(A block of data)
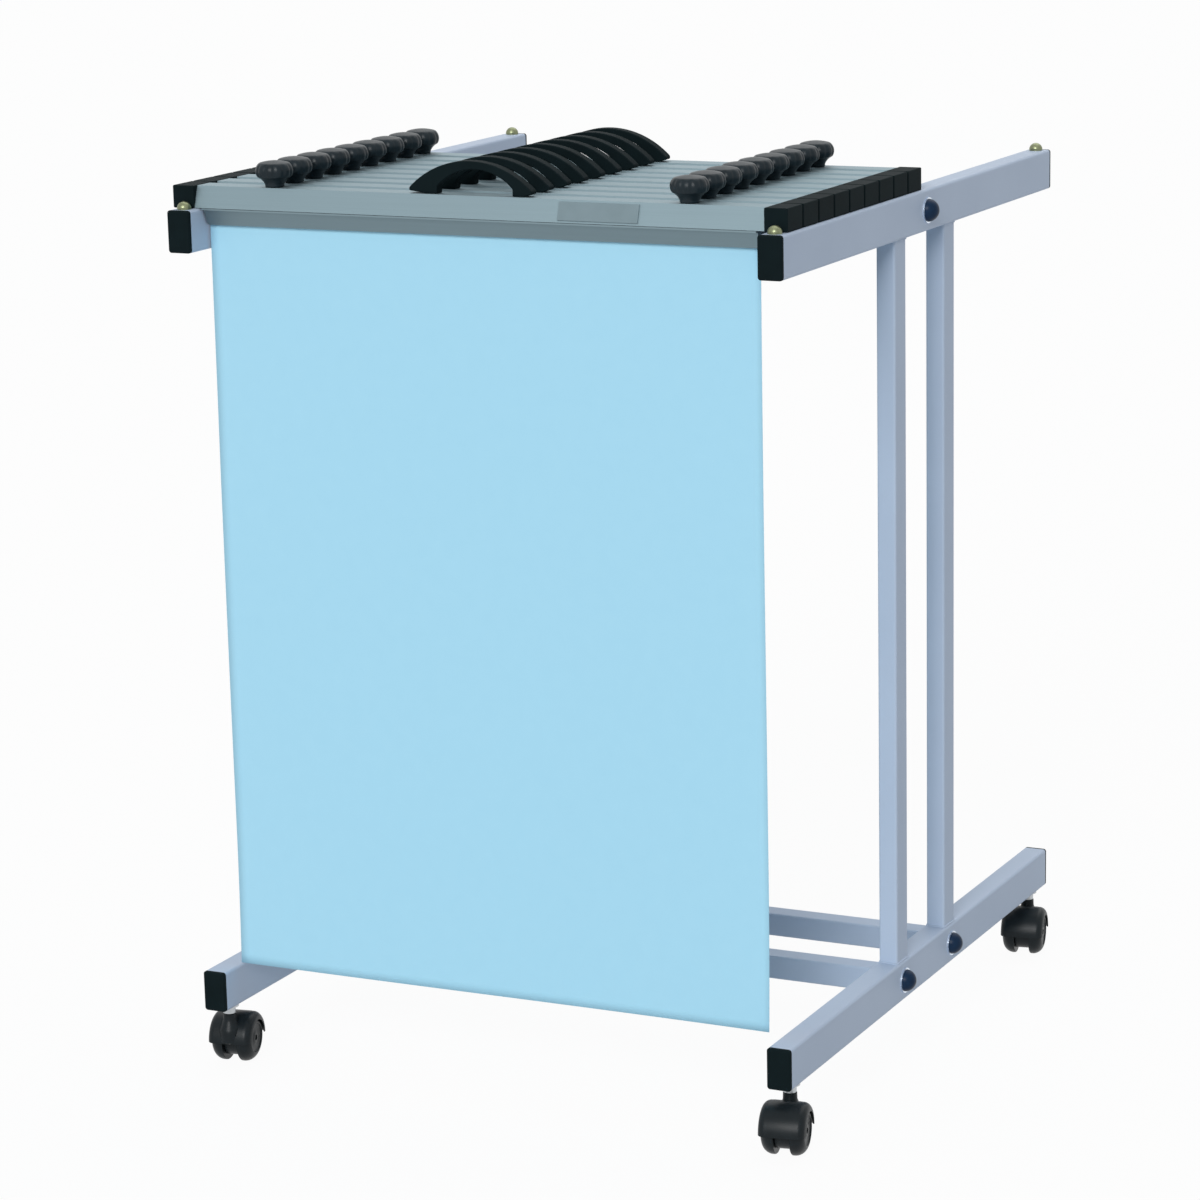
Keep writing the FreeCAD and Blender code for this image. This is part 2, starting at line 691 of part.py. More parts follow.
housing = castor_housing("housing")
wheel = castor_wheel()
axle = new_body("axle")
sketch = sketch_on(axle, "YZ_Plane")
circle(sketch, 0, 0, S["axle_size"])
pad(axle, sketch, S["castor_width"] - 2)


def wheel_set(name):
    """Two wheels on one axle, at the end of the trail."""
    pieces = []
    for source, turn in ((wheel, 0), (wheel, 180), (axle, 0)):
        piece = linked(source, name)
        piece.Placement.Rotation = turned(turn)
        move(piece, 0, S["castor_trail"], wheel_radius)
        pieces.append(piece)
    return pieces


stems = []
for name, side, end, trail in CASTORS:
    x = side * rail_middle
    y = end * (S["rail_length"] / 2 - S["castor_inset"])
    for source in (stem, nut):
        piece = linked(source, "stem_place")
        move(piece, x, y, 0)
        stems.append(piece)
    for group in (node(f"{name}_housing", [linked(housing, "housing_place")]),
                  node(f"{name}_wheels", wheel_set("wheel_place"))):
        group.Placement.Rotation = turned(trail)
        move(group, x, y, 0)
node("castor_stems", stems)

# ---------------------------------------------------------------- clamps
# Each clamp is drawn about its own middle: X along the clamp, Z = 0 at the top of the rails.

clamp_length = 2 * (rail_outside + S["clamp_overhang"])
block_depth = S["clamp_pitch"] - S["block_gap"]
block_height = S["bar_height"] + S["block_proud"]
block_inside = clamp_length / 2 - S["block_length"]
clamp_inset = S["stop_inset"] + S["stop_size"] / 2 + S["stop_clearance"] + block_depth / 2
first_clamp = clamp_inset - S["rail_length"] / 2
last_before = -(S["stretcher_size"] / 2 + S["jaw_back"] + S["stretcher_clearance"])
jaw_length = 2 * (rail_inside - S["jaw_end_gap"])
foot = (-S["bar_foot"], S["bar_lift"])
brow = (-S["bar_brow"], S["bar_height"])


def past_stretcher(place):
    """A clamp whose jaws would foul the top stretcher hangs two places further back."""
    beyond = place + 2 * S["clamp_pitch"]
    fouls = place.value > last_before.value + NEAR
    text = f"({place.text} > {last_before.text} + {NEAR} ? {beyond.text} : {place.text})"
    return Size(beyond.value if fouls else place.value, text)


def on_front(share, out=0):
    """A point of the sloped front face, its height as a share, and so far in front of it."""
    return (foot[0] + (brow[0] - foot[0]) * share - out, foot[1] + (brow[1] - foot[1]) * share)


def upper_extrusion():
    """The hollow upper extrusion with a sloped front and holes for the knob screws."""
    body = new_body("bar")
    wall = S["bar_wall"]
    sketch = sketch_on(body, "YZ_Plane")
    outline(sketch, [foot, (S["bar_back"], S["bar_lift"]), (S["bar_back"], S["bar_back_height"]),
                     (S["bar_back_top"], S["bar_height"]), brow])
    outline(sketch, [(foot[0] + 1.6 * wall, S["bar_lift"] + wall),
                     (S["bar_back"] - wall, S["bar_lift"] + wall),
                     (S["bar_back"] - wall, S["bar_back_height"] - wall / 2),
                     (S["bar_back_top"] - wall / 2, S["bar_height"] - wall),
                     (brow[0] + 0.8 * wall, S["bar_height"] - wall)])
    pad(body, sketch, 2 * block_inside)
    sketch = sketch_on(body, "XY_Plane", S["bar_height"])
    for side in (-1, 1):
        circle(sketch, side * S["knob_spacing"] / 2, 0, S["knob_screw"] + 2 * S["knob_hole_play"])
    pocket(body, sketch, 2 * wall, midplane=False)
    return body


def rear_jaw():
    """The fixed jaw strip under the bar, behind the sheet."""
    body = new_body("rear_jaw")
    face = S["sheet_thickness"] / 2 - S["jaw_face"]
    sketch = sketch_on(body, "YZ_Plane")
    outline(sketch, [(face, -S["jaw_depth"]), (face + S["jaw_lip"], -S["jaw_depth"]),
                     (S["jaw_back"], -S["jaw_ledge"]), (S["jaw_back"], S["bar_lift"]),
                     (face, S["bar_lift"])])
    pad(body, sketch, jaw_length)
    return body


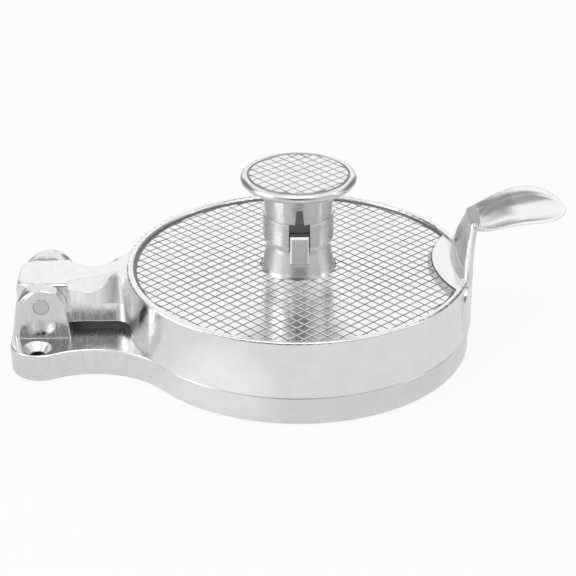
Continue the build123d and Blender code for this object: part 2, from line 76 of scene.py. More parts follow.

OBJECTIVE >> Restate all of the entries exactly, please.

THE OUTPUT >>
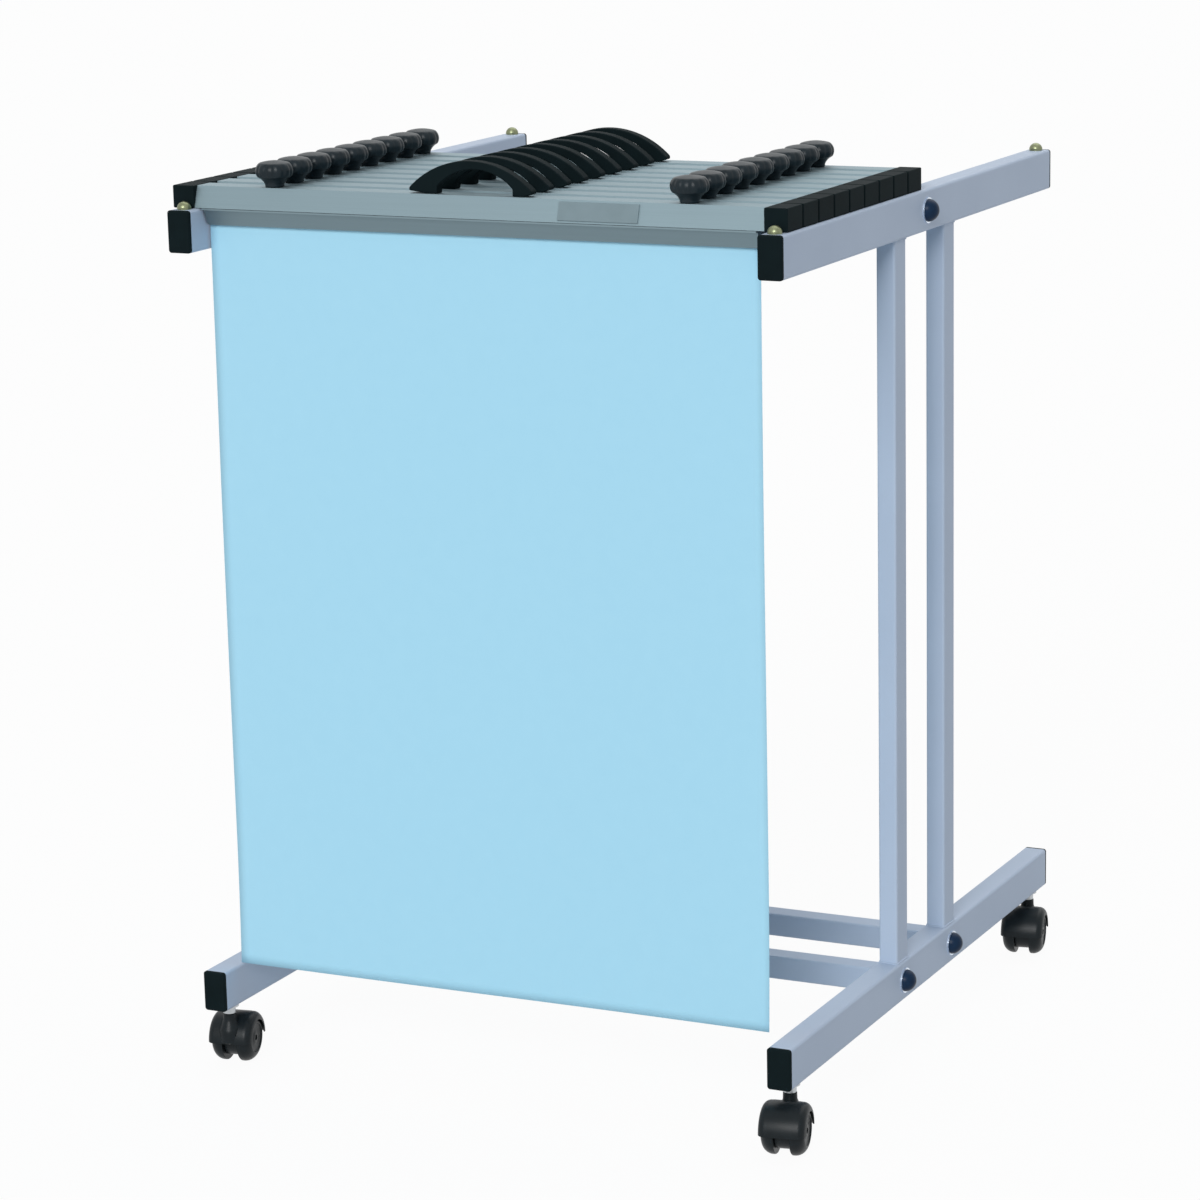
Keep writing the FreeCAD and Blender code for this image. This is part 2, starting at line 691 of part.py. More parts follow.
housing = castor_housing("housing")
wheel = castor_wheel()
axle = new_body("axle")
sketch = sketch_on(axle, "YZ_Plane")
circle(sketch, 0, 0, S["axle_size"])
pad(axle, sketch, S["castor_width"] - 2)


def wheel_set(name):
    """Two wheels on one axle, at the end of the trail."""
    pieces = []
    for source, turn in ((wheel, 0), (wheel, 180), (axle, 0)):
        piece = linked(source, name)
        piece.Placement.Rotation = turned(turn)
        move(piece, 0, S["castor_trail"], wheel_radius)
        pieces.append(piece)
    return pieces


stems = []
for name, side, end, trail in CASTORS:
    x = side * rail_middle
    y = end * (S["rail_length"] / 2 - S["castor_inset"])
    for source in (stem, nut):
        piece = linked(source, "stem_place")
        move(piece, x, y, 0)
        stems.append(piece)
    for group in (node(f"{name}_housing", [linked(housing, "housing_place")]),
                  node(f"{name}_wheels", wheel_set("wheel_place"))):
        group.Placement.Rotation = turned(trail)
        move(group, x, y, 0)
node("castor_stems", stems)

# ---------------------------------------------------------------- clamps
# Each clamp is drawn about its own middle: X along the clamp, Z = 0 at the top of the rails.

clamp_length = 2 * (rail_outside + S["clamp_overhang"])
block_depth = S["clamp_pitch"] - S["block_gap"]
block_height = S["bar_height"] + S["block_proud"]
block_inside = clamp_length / 2 - S["block_length"]
clamp_inset = S["stop_inset"] + S["stop_size"] / 2 + S["stop_clearance"] + block_depth / 2
first_clamp = clamp_inset - S["rail_length"] / 2
last_before = -(S["stretcher_size"] / 2 + S["jaw_back"] + S["stretcher_clearance"])
jaw_length = 2 * (rail_inside - S["jaw_end_gap"])
foot = (-S["bar_foot"], S["bar_lift"])
brow = (-S["bar_brow"], S["bar_height"])


def past_stretcher(place):
    """A clamp whose jaws would foul the top stretcher hangs two places further back."""
    beyond = place + 2 * S["clamp_pitch"]
    fouls = place.value > last_before.value + NEAR
    text = f"({place.text} > {last_before.text} + {NEAR} ? {beyond.text} : {place.text})"
    return Size(beyond.value if fouls else place.value, text)


def on_front(share, out=0):
    """A point of the sloped front face, its height as a share, and so far in front of it."""
    return (foot[0] + (brow[0] - foot[0]) * share - out, foot[1] + (brow[1] - foot[1]) * share)


def upper_extrusion():
    """The hollow upper extrusion with a sloped front and holes for the knob screws."""
    body = new_body("bar")
    wall = S["bar_wall"]
    sketch = sketch_on(body, "YZ_Plane")
    outline(sketch, [foot, (S["bar_back"], S["bar_lift"]), (S["bar_back"], S["bar_back_height"]),
                     (S["bar_back_top"], S["bar_height"]), brow])
    outline(sketch, [(foot[0] + 1.6 * wall, S["bar_lift"] + wall),
                     (S["bar_back"] - wall, S["bar_lift"] + wall),
                     (S["bar_back"] - wall, S["bar_back_height"] - wall / 2),
                     (S["bar_back_top"] - wall / 2, S["bar_height"] - wall),
                     (brow[0] + 0.8 * wall, S["bar_height"] - wall)])
    pad(body, sketch, 2 * block_inside)
    sketch = sketch_on(body, "XY_Plane", S["bar_height"])
    for side in (-1, 1):
        circle(sketch, side * S["knob_spacing"] / 2, 0, S["knob_screw"] + 2 * S["knob_hole_play"])
    pocket(body, sketch, 2 * wall, midplane=False)
    return body


def rear_jaw():
    """The fixed jaw strip under the bar, behind the sheet."""
    body = new_body("rear_jaw")
    face = S["sheet_thickness"] / 2 - S["jaw_face"]
    sketch = sketch_on(body, "YZ_Plane")
    outline(sketch, [(face, -S["jaw_depth"]), (face + S["jaw_lip"], -S["jaw_depth"]),
                     (S["jaw_back"], -S["jaw_ledge"]), (S["jaw_back"], S["bar_lift"]),
                     (face, S["bar_lift"])])
    pad(body, sketch, jaw_length)
    return body


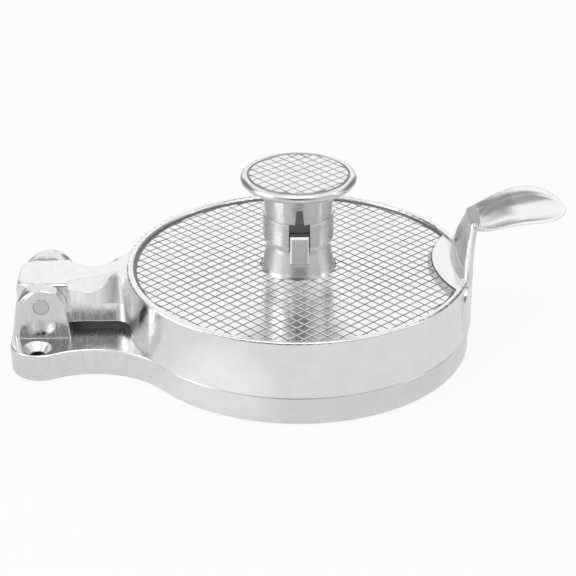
Continue the build123d and Blender code for this object: part 2, from line 76 of scene.py. More parts follow.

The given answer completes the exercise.